Instructions for the task: Tally the lines containing the word "that" and give the total alone.
+++++
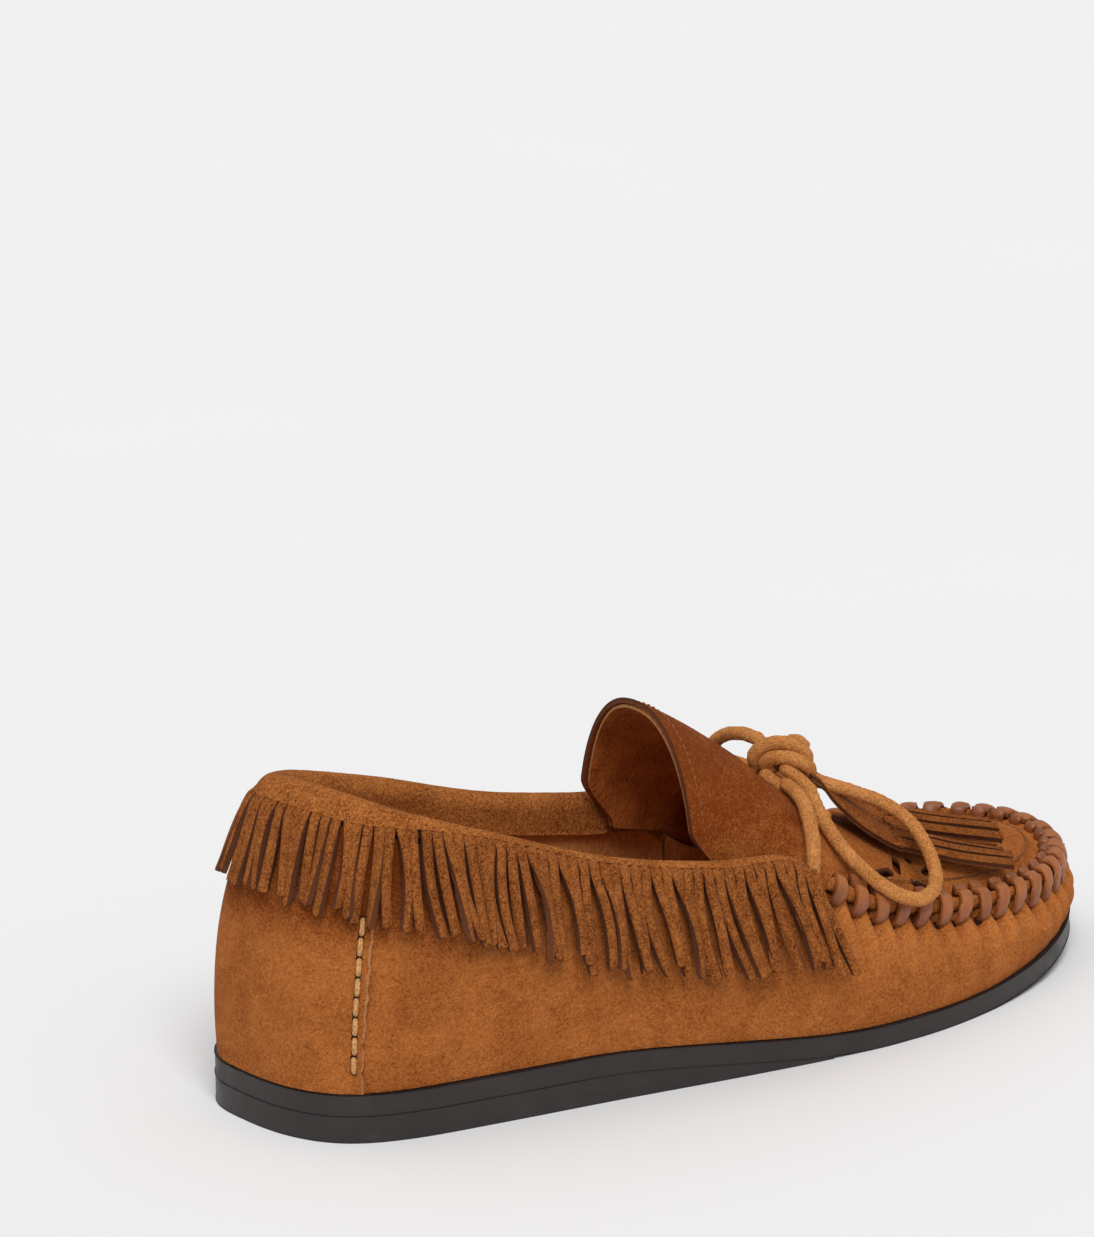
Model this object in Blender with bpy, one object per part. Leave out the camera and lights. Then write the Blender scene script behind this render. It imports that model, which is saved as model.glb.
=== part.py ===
"""Fringed suede moccasin for the right foot, as separate pieces in one frame.

Metres, +Z up.  +X runs from heel to toe, -Y is the outer (lateral) side.
The origin is on the ground under the middle of the heel.
"""
import math

import bmesh
import bpy
import numpy as np

MM = 0.001
GAP = 0.3                      # clearance between pieces that touch (mm)

# ---------------------------------------------------------------- sizes (mm)
SOLE_THICK = 5.6               # outsole, the same all along
HEEL_TOP = 12.8                # top of the outsole at the heel
WEDGE_START, WEDGE_END = 38.0, 128.0   # stretch in which the outsole comes down to the ground
SPRING_START, SPRING_END, TOE_SPRING = 150.0, 220.0, 7.0
FEATHER_INSET = 1.0            # upper's lower edge, in from the sole's edge
WALL_BELLY = 2.5               # how far the upper stands out low down
SUEDE = 1.4
LINING = 0.9
COUNTER = 1.1
LACE_R = 1.85
ROLL_R = 3.55                  # collar fold, to the middle of its suede
ROLL_MID = -1.95               # middle of the fold, from the upper's outer face
OUTER_LEG = 5.0                # collar's two legs, down from the upper's top edge
INNER_LEG = 9.2
FRINGE_BOTTOM = 27.5           # lowest point of the fringe, down from the fold
HINGE_X = 121.0                # where the tongue ends and the apron starts
TONGUE_REAR = 78.0
KNOT = (122.5, -1.5, 68.6)

# Stations round the shoe, from the heel along the outer side to the toe and
# back along the inner side: sole outline x, y and upper's top edge x, y, z.
# The top edge is the collar fold at the back and the apron seam at the front.
STATIONS = [
    (-38.5, 5, -27, 4, 89.5), (-34.5, -11.5, -24, -10.5, 89.8), (-25.5, -23.5, -16.5, -20, 87.5),
    (-10, -30, -5, -25, 83), (15, -33.5, 17, -29, 74.8), (48, -37, 48, -32.7, 63.5),
    (80, -41, 78, -36, 57.2), (104, -43.5, 101, -37.2, 54.5), (116, -44.2, 114, -38, 43.5),
    (130, -44.3, 128, -37, 35.6), (148, -42.5, 146, -34.7, 30.4), (170, -37, 168, -30, 26.4),
    (190, -28.5, 186, -24.3, 24.6), (205, -17.5, 200, -15.8, 24), (215, -5, 209.5, -5, 24.4),
    (219.5, 8, 213, 7, 25.4), (215.5, 22.5, 209, 19, 26.4), (202, 34.5, 197, 29.5, 27),
    (182, 41.5, 178, 35.3, 28), (160, 44, 157, 37.5, 29.8), (135, 43.5, 133, 37.5, 34.2),
    (116, 41.5, 114, 37, 42.5), (104, 39.5, 101, 35.8, 52.2), (80, 36, 78, 33.5, 56.4),
    (48, 33.5, 48, 30, 63.7), (15, 34.5, 17, 26.8, 74.4), (-12, 35, -6, 22.6, 81.8),
    (-28.5, 30.5, -17.5, 18, 85.6), (-38, 19, -25, 12, 88)]
LAST = len(STATIONS)
TOE = 15.0                     # station at the toe tip
COLLAR_OUTER, COLLAR_INNER = 7.45, 21.55      # stations of the collar's two front ends
SEAM_OUTER, SEAM_INNER = 2.3, 26.6            # stations of the two heel seams
# Ridge of the tongue and apron, seen from the side: x, z.
RIDGE = [(78, 91.5), (90, 84.6), (102, 75.7), (114, 65.2), (121, 58.8), (128, 53.6), (140, 47.6),
         (155, 43), (175, 37.8), (190, 33.8), (205, 29.8), (213, 25.4)]


# ------------------------------------------------------------------ geometry
def smooth(t):
    t = np.clip(t, 0.0, 1.0)
    return t * t * (3 - 2 * t)


def ring(points, u):
    """Closed Catmull-Rom curve through the points, at station numbers u."""
    p = np.asarray(points, float)
    u = np.asarray(u, float)
    i = np.floor(u).astype(int)
    t = (u - i)[..., None]
    a, b, c, d = (p[(i + k) % len(p)] for k in (-1, 0, 1, 2))
    return 0.5 * (2 * b + (c - a) * t + (2 * a - 5 * b + 4 * c - d) * t**2 + (3 * b - a - 3 * c + d) * t**3)


def through(points, n):
    """Open smooth curve through a few points, as n points."""
    p = np.asarray(points, float)
    p = np.vstack([2 * p[0] - p[1], p, 2 * p[-1] - p[-2]])
    u = np.linspace(1, len(p) - 2 - 1e-6, n)
    return ring(p, u)


OUTLINE = [(s[0], s[1]) for s in STATIONS]
TOPLINE = [s[2:] for s in STATIONS]


def spring(x):
    return TOE_SPRING * np.clip((x - SPRING_START) / (SPRING_END - SPRING_START), 0, None) ** 2


def tread_z(x):
    """Underside of the outsole."""
    drop = HEEL_TOP - SOLE_THICK
    return drop * (1 - smooth((x - WEDGE_START) / (WEDGE_END - WEDGE_START))) + spring(x)


def sole_z(x):
    """Upper side of the outsole."""
    return tread_z(x) + SOLE_THICK


def outward(u):
    """Unit vector out of the sole's outline, level."""
    step = ring(OUTLINE, u + 0.02) - ring(OUTLINE, u - 0.02)
    n = np.stack([step[..., 1], -step[..., 0]], -1)
    return n / np.linalg.norm(n, axis=-1, keepdims=True)


def edge(u, inset=0.0):
    """Sole outline, moved in."""
    return ring(OUTLINE, u) - inset * outward(u)


def wall(u, v):
    """Outer face of the upper: v is 0 at the sole and 1 at the top edge."""
    u, v = np.broadcast_arrays(np.asarray(u, float), np.asarray(v, float))
    foot, n = edge(u, FEATHER_INSET), outward(u)
    top = ring(TOPLINE, u)
    low = sole_z(foot[..., 0]) + GAP
    high = top[..., 2]
    lean = np.sum((foot - top[..., :2]) * n, -1, keepdims=True)
    p = [foot, foot + WALL_BELLY * n, top[..., :2] + 0.8 * lean * n, top[..., :2]]
    z = [low, low + 0.35 * (high - low), high - 0.3 * (high - low), high]
    w = [(1 - v) ** 3, 3 * v * (1 - v) ** 2, 3 * v * v * (1 - v), v ** 3]
    xy = sum(a[..., None] * b for a, b in zip(w, p))
    return np.concatenate([xy, sum(a * b for a, b in zip(w, z))[..., None]], -1)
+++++
Result for this task: 2